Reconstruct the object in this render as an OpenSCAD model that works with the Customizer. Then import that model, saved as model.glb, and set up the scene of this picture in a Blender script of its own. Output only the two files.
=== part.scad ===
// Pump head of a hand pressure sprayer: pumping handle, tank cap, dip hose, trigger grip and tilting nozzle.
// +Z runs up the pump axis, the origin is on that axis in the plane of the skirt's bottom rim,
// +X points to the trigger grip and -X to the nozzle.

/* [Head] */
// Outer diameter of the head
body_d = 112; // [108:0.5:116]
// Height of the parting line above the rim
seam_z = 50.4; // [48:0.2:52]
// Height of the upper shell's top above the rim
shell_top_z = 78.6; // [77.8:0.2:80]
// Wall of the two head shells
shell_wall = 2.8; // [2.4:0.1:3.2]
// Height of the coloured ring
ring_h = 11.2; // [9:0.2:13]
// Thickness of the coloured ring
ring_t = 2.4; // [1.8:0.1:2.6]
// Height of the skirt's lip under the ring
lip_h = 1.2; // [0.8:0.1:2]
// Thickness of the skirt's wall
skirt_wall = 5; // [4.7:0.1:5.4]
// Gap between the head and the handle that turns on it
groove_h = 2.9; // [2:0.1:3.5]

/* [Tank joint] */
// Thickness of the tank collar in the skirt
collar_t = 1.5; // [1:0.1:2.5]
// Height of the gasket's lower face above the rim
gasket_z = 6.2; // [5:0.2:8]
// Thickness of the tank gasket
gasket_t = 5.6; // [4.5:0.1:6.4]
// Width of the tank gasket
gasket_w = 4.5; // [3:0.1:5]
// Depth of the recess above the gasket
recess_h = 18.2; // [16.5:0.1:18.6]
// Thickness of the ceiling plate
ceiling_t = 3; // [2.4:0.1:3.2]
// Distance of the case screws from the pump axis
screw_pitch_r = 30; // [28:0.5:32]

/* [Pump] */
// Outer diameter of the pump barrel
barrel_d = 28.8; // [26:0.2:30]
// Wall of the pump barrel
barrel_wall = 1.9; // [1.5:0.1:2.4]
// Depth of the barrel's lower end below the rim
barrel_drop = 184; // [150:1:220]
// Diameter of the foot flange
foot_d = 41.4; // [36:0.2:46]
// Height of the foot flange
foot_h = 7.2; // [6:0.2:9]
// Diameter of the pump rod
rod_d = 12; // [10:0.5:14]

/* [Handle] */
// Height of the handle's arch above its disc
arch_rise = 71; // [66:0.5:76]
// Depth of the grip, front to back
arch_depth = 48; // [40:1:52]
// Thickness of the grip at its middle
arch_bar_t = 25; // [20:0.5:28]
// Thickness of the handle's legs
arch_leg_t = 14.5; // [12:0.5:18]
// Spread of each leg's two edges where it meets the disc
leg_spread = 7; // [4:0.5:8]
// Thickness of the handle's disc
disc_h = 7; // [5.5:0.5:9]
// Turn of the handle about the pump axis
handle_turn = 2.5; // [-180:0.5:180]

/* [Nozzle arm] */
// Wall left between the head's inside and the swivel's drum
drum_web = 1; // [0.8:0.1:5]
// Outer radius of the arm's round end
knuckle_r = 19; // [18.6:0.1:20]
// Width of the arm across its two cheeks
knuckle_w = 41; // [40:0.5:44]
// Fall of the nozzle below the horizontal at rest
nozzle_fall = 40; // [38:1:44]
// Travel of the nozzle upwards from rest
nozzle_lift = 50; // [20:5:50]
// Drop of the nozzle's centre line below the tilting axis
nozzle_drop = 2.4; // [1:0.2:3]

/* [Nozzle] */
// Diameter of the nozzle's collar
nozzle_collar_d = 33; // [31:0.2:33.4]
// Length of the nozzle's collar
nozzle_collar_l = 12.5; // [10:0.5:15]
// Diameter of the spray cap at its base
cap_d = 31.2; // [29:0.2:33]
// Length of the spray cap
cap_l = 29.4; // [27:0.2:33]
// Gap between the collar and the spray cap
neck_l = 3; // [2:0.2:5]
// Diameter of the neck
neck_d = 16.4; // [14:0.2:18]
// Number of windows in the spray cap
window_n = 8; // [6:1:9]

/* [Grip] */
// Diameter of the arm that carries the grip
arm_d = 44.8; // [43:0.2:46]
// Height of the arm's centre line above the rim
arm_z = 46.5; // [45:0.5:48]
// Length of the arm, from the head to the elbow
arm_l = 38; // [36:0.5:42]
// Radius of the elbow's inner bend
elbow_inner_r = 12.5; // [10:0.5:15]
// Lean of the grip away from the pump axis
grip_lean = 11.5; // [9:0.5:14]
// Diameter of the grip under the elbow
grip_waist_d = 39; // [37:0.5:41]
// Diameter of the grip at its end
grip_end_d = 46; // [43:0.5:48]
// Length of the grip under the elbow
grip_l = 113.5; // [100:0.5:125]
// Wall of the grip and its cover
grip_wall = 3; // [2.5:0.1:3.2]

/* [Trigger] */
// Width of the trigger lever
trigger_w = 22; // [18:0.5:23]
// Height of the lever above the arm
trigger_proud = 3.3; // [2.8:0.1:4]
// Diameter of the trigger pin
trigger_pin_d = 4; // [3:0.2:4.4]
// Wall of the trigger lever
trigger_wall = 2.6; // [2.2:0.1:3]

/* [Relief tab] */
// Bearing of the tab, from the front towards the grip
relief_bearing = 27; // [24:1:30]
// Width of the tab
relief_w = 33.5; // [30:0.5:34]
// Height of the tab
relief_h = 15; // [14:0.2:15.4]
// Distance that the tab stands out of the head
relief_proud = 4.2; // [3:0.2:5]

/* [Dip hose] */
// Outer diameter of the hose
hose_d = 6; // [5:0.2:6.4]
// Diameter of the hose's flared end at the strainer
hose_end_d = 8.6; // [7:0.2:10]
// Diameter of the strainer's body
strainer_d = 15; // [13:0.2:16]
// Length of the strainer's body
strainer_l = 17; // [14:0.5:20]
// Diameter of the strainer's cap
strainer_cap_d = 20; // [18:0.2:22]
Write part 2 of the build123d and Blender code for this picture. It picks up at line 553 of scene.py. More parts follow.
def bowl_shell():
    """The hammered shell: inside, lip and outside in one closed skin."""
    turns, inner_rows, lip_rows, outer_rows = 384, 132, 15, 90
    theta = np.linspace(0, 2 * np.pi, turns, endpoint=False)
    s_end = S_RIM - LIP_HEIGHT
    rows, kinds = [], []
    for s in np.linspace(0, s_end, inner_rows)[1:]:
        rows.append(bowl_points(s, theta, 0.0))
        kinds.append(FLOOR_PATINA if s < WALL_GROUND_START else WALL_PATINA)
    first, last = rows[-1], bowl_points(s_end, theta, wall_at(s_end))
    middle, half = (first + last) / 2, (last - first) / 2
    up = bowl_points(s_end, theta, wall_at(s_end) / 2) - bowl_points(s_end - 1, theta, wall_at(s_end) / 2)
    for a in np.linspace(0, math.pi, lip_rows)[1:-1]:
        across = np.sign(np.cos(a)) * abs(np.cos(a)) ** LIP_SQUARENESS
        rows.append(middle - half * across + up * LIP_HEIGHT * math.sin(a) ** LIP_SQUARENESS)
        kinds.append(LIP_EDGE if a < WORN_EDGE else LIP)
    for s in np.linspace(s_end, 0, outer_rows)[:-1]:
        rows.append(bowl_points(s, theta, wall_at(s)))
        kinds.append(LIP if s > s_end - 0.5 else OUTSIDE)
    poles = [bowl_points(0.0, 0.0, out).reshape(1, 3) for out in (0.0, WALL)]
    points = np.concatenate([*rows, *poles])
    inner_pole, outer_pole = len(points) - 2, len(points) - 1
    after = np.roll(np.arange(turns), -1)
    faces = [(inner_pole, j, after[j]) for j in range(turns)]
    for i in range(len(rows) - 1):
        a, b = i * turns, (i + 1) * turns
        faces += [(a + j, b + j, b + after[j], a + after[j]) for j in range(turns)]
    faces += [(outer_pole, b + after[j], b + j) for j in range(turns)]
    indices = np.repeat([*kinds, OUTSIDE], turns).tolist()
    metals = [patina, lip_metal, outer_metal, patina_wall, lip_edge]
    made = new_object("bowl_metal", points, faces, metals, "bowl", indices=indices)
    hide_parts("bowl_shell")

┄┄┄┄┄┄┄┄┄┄

Instructions for the task ▸ Exactly reproduce the lines from the one containing "Write part 2" through the end of the records, and only those lines.

Answer to the task ▸
Write part 2 of the build123d and Blender code for this picture. It picks up at line 553 of scene.py. More parts follow.
def bowl_shell():
    """The hammered shell: inside, lip and outside in one closed skin."""
    turns, inner_rows, lip_rows, outer_rows = 384, 132, 15, 90
    theta = np.linspace(0, 2 * np.pi, turns, endpoint=False)
    s_end = S_RIM - LIP_HEIGHT
    rows, kinds = [], []
    for s in np.linspace(0, s_end, inner_rows)[1:]:
        rows.append(bowl_points(s, theta, 0.0))
        kinds.append(FLOOR_PATINA if s < WALL_GROUND_START else WALL_PATINA)
    first, last = rows[-1], bowl_points(s_end, theta, wall_at(s_end))
    middle, half = (first + last) / 2, (last - first) / 2
    up = bowl_points(s_end, theta, wall_at(s_end) / 2) - bowl_points(s_end - 1, theta, wall_at(s_end) / 2)
    for a in np.linspace(0, math.pi, lip_rows)[1:-1]:
        across = np.sign(np.cos(a)) * abs(np.cos(a)) ** LIP_SQUARENESS
        rows.append(middle - half * across + up * LIP_HEIGHT * math.sin(a) ** LIP_SQUARENESS)
        kinds.append(LIP_EDGE if a < WORN_EDGE else LIP)
    for s in np.linspace(s_end, 0, outer_rows)[:-1]:
        rows.append(bowl_points(s, theta, wall_at(s)))
        kinds.append(LIP if s > s_end - 0.5 else OUTSIDE)
    poles = [bowl_points(0.0, 0.0, out).reshape(1, 3) for out in (0.0, WALL)]
    points = np.concatenate([*rows, *poles])
    inner_pole, outer_pole = len(points) - 2, len(points) - 1
    after = np.roll(np.arange(turns), -1)
    faces = [(inner_pole, j, after[j]) for j in range(turns)]
    for i in range(len(rows) - 1):
        a, b = i * turns, (i + 1) * turns
        faces += [(a + j, b + j, b + after[j], a + after[j]) for j in range(turns)]
    faces += [(outer_pole, b + after[j], b + j) for j in range(turns)]
    indices = np.repeat([*kinds, OUTSIDE], turns).tolist()
    metals = [patina, lip_metal, outer_metal, patina_wall, lip_edge]
    made = new_object("bowl_metal", points, faces, metals, "bowl", indices=indices)
    hide_parts("bowl_shell")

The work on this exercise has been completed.